Summer in the City
- Paris Quartier d’Eté
This year “Paris Quartier d’Eté” scheduled five dance programmes, all performed outdoors in the Jardin des Tuileries except “le vif du sujet” which was staged at the Arènes de Montmartre:
"Two thousand and three" - Ballet du Grand Théâtre de Genêve / Gilles Jobin, 15-17 July
"City of Twist", "Broken Man" and "Strange Attractors (part II)" - Stephen Petronio, 20-23 July
"Projet de la matière" - Odile Duboc, 26-28 July
"Solo" - Philippe Decouflé, 31 july-2 August
"Le Vif du Sujet" 12,13 and 14 August
first solo : choreographer : Daniel Larrieu / Dancer : Julie Dossavi
second solo : choreographer : Robyn Orlin / Dancer : Sophia Kossoko
There were also a few free dance events called “danse nomade” taking place in the streets or parks.
I saw three of these programmes: “Two thousand and three”, “Projet de la matière” and “Solo”. I liked “Two thousand and three” very much; it’s a rare example of a successful creation by a modern choreographer for a neoclassical company. I had never seen a piece by Gilles Jobin before and this was a really interesting way to discover his work and made me want to see other pieces, choreographed for his own company. “Two thousand and three” is about touch, the contact between two skins, an exploration of the different ways a body can touch another one. The touch can be soft or strong, sweet or tough, kind or aggressive, slow or quick.

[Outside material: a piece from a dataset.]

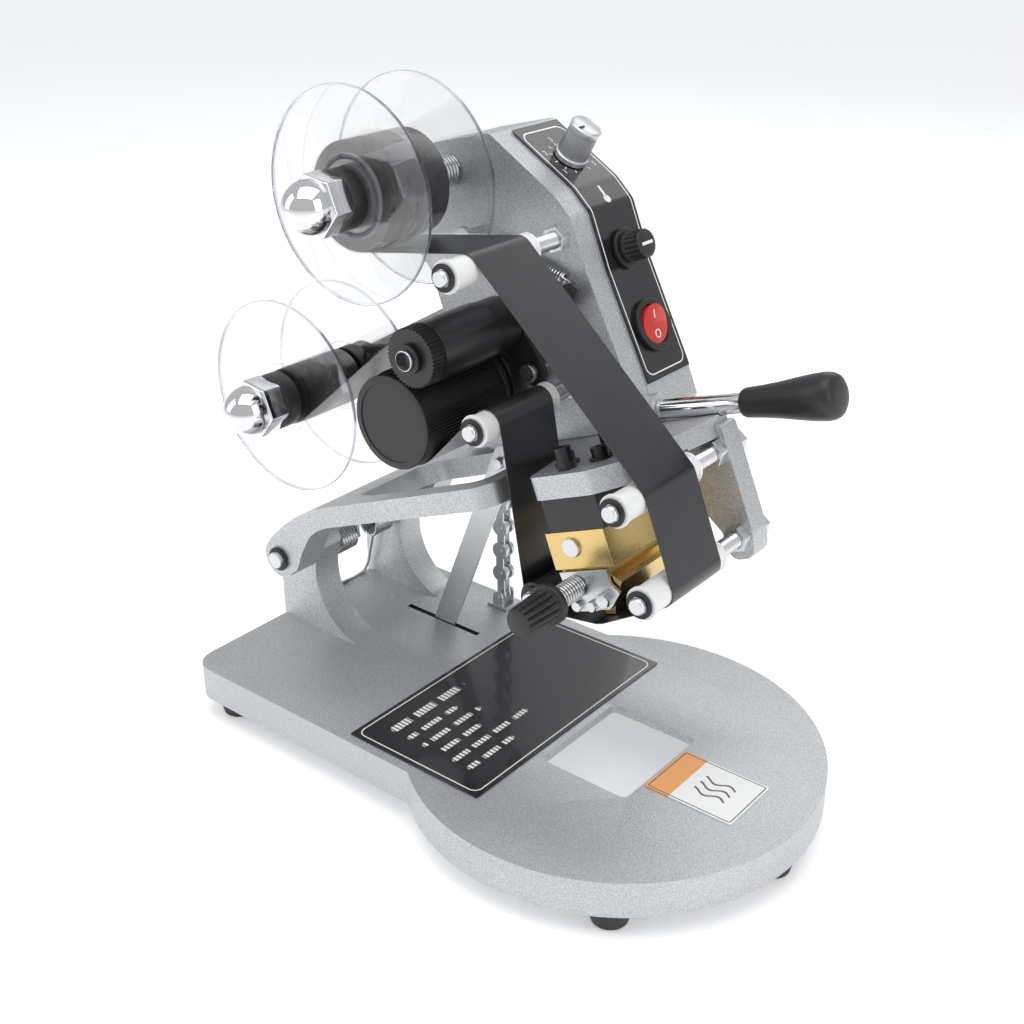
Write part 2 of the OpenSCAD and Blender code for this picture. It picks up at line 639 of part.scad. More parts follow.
// ---------------------------------------------------------------- nip
module pinch_lever() color("#3b3d40") swing() {
    difference() {
        profile(28, 30.2) union() {
            translate(lever_pin) circle(6.5);
            translate(pinch) circle(7.5);
            polygon([lever_pin + [-6.3, -1.6], lever_pin + [6.4, 1.2], pinch + [7.4, 1], pinch + [-7.3, -1.6]]);
            polygon([pinch + [2, -6], pinch + [4, 6], [171, 87.5], [174, 84], [166, 76]]);
        }
        rod(lever_pin, 20, 40, 2.05);
        rod([170.6, 84], 20, 40, 1);
    }
    rod(pinch, -34.5, 29, 3.9);
    rod(pinch, -32.5, -31.5, 6.2);
}
module pinch_roller() color("#55575a") swing() difference() {
    union() {
        rod(pinch, -30, 26, pinch_r);
        rod(pinch, -30, foil_y - 0.4, pinch_r + 0.4);
    }
    rod(pinch, -50, 50, 3.95);
}
module pinch_spring() color(steel) swing() {
    span = [170.6, 84] - spring_post;
    len = norm(span);
    translate([spring_post[0], 33.6, spring_post[1]]) rotate([0, 90 - atan2(span[1], span[0]), 0]) {
        for (i = [0:13]) translate([0, 0, 9 + i * 2.6]) rotate_extrude() translate([2.3, 0]) circle(0.5, $fn = 12);
        for (z = [0, len - 13.7]) translate([2.6, 0, z]) cylinder(h = z == 0 ? 9 : 12.6, r = 0.5, $fn = 16);
    }
}

// ---------------------------------------------------------------- foil
// a band laid over wheels [u, w, radius, side]; side 1 wraps anticlockwise
function heading(a, b) = let (d = [b[0] - a[0], b[1] - a[1]])
    atan2(d[1], d[0]) - asin((b[2] * b[3] - a[2] * a[3]) / norm(d));
function wrap(x) = x - 360 * floor(x / 360);
function sweep(a, b, side) = side > 0 ? wrap(b - a) : -wrap(a - b);
function on_wheel(k, t, off) = [k[0], k[1]] + (off - k[2] * k[3]) * [-sin(t), cos(t)];
function turned(k, a, b, off) = let (s = sweep(a, b, k[3]), n = max(1, ceil(abs(s) / 10)))
    [for (i = [0:n]) on_wheel(k, a + s * i / n, off)];
function open_path(ks, a0, a1, off) = let (m = len(ks) - 1,
    h = [for (i = [0:m - 1]) heading(ks[i], ks[i + 1])])
    [for (i = [0:m]) each turned(ks[i], i == 0 ? a0 : h[i - 1], i == m ? a1 : h[i], off)];
function loop_path(ks, off) = let (m = len(ks),
    h = [for (i = [0:m - 1]) heading(ks[i], ks[(i + 1) % m])])
    [for (i = [0:m - 1]) each turned(ks[i], h[(i + m - 1) % m], h[i], off)];
function reversed(v) = [for (i = [len(v) - 1:-1:0]) v[i]];
function band(ks, a0, a1) = concat(open_path(ks, a0, a1, foil_t / 2),
    reversed(open_path(ks, a0, a1, -foil_t / 2)));
lie = foil_t / 2 + gap;
function over(p, r, side) = [p[0], p[1], r + lie, side];
feed_run = [[supply[0], supply[1], roll_r + lie, 1], over(guides[0], 6, -1), over(guides[1], 6, -1),
    over(guides[2], 6, -1), [180, type_w + 1, 1 + lie, -1], [177, type_w + 1, 1 + lie, -1],
    over(guides[3], 6, -1), over(guides[4], 6, 1), over(feed, feed_r, -1)];
return_run = [over(pinch, pinch_r + 0.01, 1), [takeup[0], takeup[1], takeup_roll_r + lie, -1]];
nip_turn = atan2(pinch[1] - feed[1], pinch[0] - feed[0]) - 90;
module foil_feed_run() color("#c8ccd2") swing() profile(foil_y, foil_y + foil_w)
    polygon(band(feed_run, -60, nip_turn));
module foil_return_run() color("#3a3632") swing() profile(foil_y, foil_y + foil_w)
    polygon(band(return_run, nip_turn, 150));

base_casting();
rubber_feet();
foot_screws();
name_plate();
notice_plate();
hinge_shaft();
return_spring();
chain_anchor();
drive_chain();
swing_yoke();
guide_leg();
side_plate();
rear_cover();
cover_screws();
control_panel();
heat_knob();
fuse_cap();
panel_fittings();
switch_rocker();
inlet_gland();
circuit_board();
lift_strip();
strip_fasteners();
handle_rod();
handle_grip();
guide_rods();
rod_nuts();
rod_clips();
foil_roller_1();
foil_roller_2();
foil_roller_3();
foil_roller_4();
foil_roller_5();
head_screws();
insulator_block();
heater_block();
heater_cartridge();
type_holder();
type_slugs();
drawer_plate();
drawer_screws();
drawer_spring();
drawer_knob();
plate_shafts();
cap_nuts();
supply_spring();
supply_discs();
supply_core();
supply_foil();
takeup_discs();
takeup_core();
takeup_foil();
drive_belt();
feed_roller();
chain_sprocket();
pinch_lever();
pinch_roller();
pinch_spring();
foil_feed_run();
foil_return_run();
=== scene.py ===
# %% [markdown]
# # A hand-lever hot foil stamper
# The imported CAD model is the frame: every part has its real place and moves on its
# real joint. This notebook gives the frame its looks. Castings are softened copies of
# the CAD shapes, and turned, ribbed, wound and printed pieces are made new.

# %% Load the frame
import json
import math

import bmesh
import bpy
from mathutils import Matrix, Vector


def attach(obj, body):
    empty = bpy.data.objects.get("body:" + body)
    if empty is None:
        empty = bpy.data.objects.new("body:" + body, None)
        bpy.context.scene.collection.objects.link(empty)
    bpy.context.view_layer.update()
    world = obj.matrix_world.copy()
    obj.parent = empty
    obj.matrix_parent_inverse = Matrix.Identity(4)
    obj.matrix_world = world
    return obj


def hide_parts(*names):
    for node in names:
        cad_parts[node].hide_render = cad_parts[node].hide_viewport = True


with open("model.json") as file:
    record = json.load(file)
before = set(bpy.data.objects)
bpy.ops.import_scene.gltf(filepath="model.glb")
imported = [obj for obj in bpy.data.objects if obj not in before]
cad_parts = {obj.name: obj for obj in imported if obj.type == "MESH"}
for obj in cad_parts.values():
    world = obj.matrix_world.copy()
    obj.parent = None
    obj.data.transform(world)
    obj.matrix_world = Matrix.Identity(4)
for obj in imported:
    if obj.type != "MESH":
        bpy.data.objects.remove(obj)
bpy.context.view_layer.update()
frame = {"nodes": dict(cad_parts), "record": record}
nodes = frame["nodes"]

# %% [markdown]
# The head of the machine is drawn level, in its own U (forward) and W (up), and is
# stored tipped nose up by 22 degrees about the hinge axis. One matrix carries any
# point from the level drawing to its place at rest, so each piece is made straight
# and square and is then tipped with the rest.

# %% Places and units
MM = 0.001
TILT = math.radians(22)
TABLE_X = 60.604
TABLE_Z = 26.0
HINGE_BACK = 175
HINGE_UP = 43
HINGE = Vector((TABLE_X - HINGE_BACK, 0, TABLE_Z + HINGE_UP))
TO_METRES = Matrix.Scale(MM, 4)
LEVEL = TO_METRES @ Matrix.Translation(HINGE) @ Matrix.Rotation(-TILT, 4, "Y")
TABLE = TO_METRES @ Matrix.Translation((TABLE_X, 0, TABLE_Z))
SUPPLY = (117.5, 145.7)
TAKEUP = (38.1, 73.5)
FEED = (106.5, 54.1)
PINCH = (129.3, 78.3)
GUIDES = [(165, 105.5), (212, 7.5), (212, -29), (150, -28), (152, 45)]
KNOB = (173.5, -24.5)
PANEL_Y = 64.65
FOIL_NEAR, FOIL_FAR = -22.5, 11.5
FOIL_MIDDLE = (FOIL_NEAR + FOIL_FAR) / 2
FOIL_HALF = (FOIL_FAR - FOIL_NEAR) / 2
print("hinge at", tuple(round(v, 2) for v in HINGE), "mm")

# %% [markdown]
# Shader maths reads best as plain arithmetic. `Link` wraps one output socket, and each
# operator on it adds the Math node that does the work. `Finish` makes a material: its
# `add` method makes any other node, and constants go straight onto the shader.

# %% Shader arithmetic
class Link:
    """One output socket, with arithmetic that adds Math nodes."""

    def __init__(self, finish, socket):
        self.finish = finish
        self.socket = socket

    def maths(self, operation, *rest):
        return self.finish.add("ShaderNodeMath", {"operation": operation}, self, *rest)

    def __add__(self, other):
        return self.maths("ADD", other)

    def __sub__(self, other):
        return self.maths("SUBTRACT", other)

    def __mul__(self, other):
        return self.maths("MULTIPLY", other)

    def __lt__(self, other):
        return self.maths("LESS_THAN", other)

    def __gt__(self, other):
        return self.maths("GREATER_THAN", other)

    def __abs__(self):
        return self.maths("ABSOLUTE")

    def __rsub__(self, other):
        return self.finish.add("ShaderNodeMath", {"operation": "SUBTRACT"}, other, self)

    __radd__ = __add__
    __rmul__ = __mul__

    def smooth(self, low, high):
        """0 below low, 1 above high, with a soft step between."""
        return self.finish.add("ShaderNodeMapRange", {"interpolation_type": "SMOOTHSTEP"},
                               self, low, high)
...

During the entire performance, all the dancers remain on stage with great quality of movement and expressive power. Jobin is Swiss and rather fashionable at present, as his last 3 pieces were shown this summer at Montpellier Danse, the largest annual dance festival in France. It was interesting to see a modern piece with so many dancers. Indeed, Jobin accepted the commission from Ballet du Grand-Théatre de Geneve in order to work on a larger scale than would be possible with his own small company and he certainly made the most of the opportunity.
“Projet de la matière” was created in 1993 for nine dancers by the French choreographer Odile Duboc and she decided to revive this piece a decade after its première. “Projet de la matière” means “matter project” or “matter plan” and the starting point of the choreographer was to study how movement is affected by matter, by the material. For example, at the beginning of the piece, there is a huge air cushion on stage with a dancer moving on the top and this interaction dictates a different approach and, as a result, the dancer finds new and unusual ways of moving. This piece is strange and enigmatic and I found this very interesting, as you never really know what is happening and what will occur next.
Last, but not least, I saw “Solo” choreographed and performed by Philippe Decouflé, which was full of this artist’s usual video tricks and jokes. I found it rather shallow and superficial, but it’s a good entertainment and amusing. Perhaps Decouflé is a victim of his own success, as people expect funny things from him and don’t want to see other facets of his art. “Solo” is scheduled at London's Dance Umbrella 2004.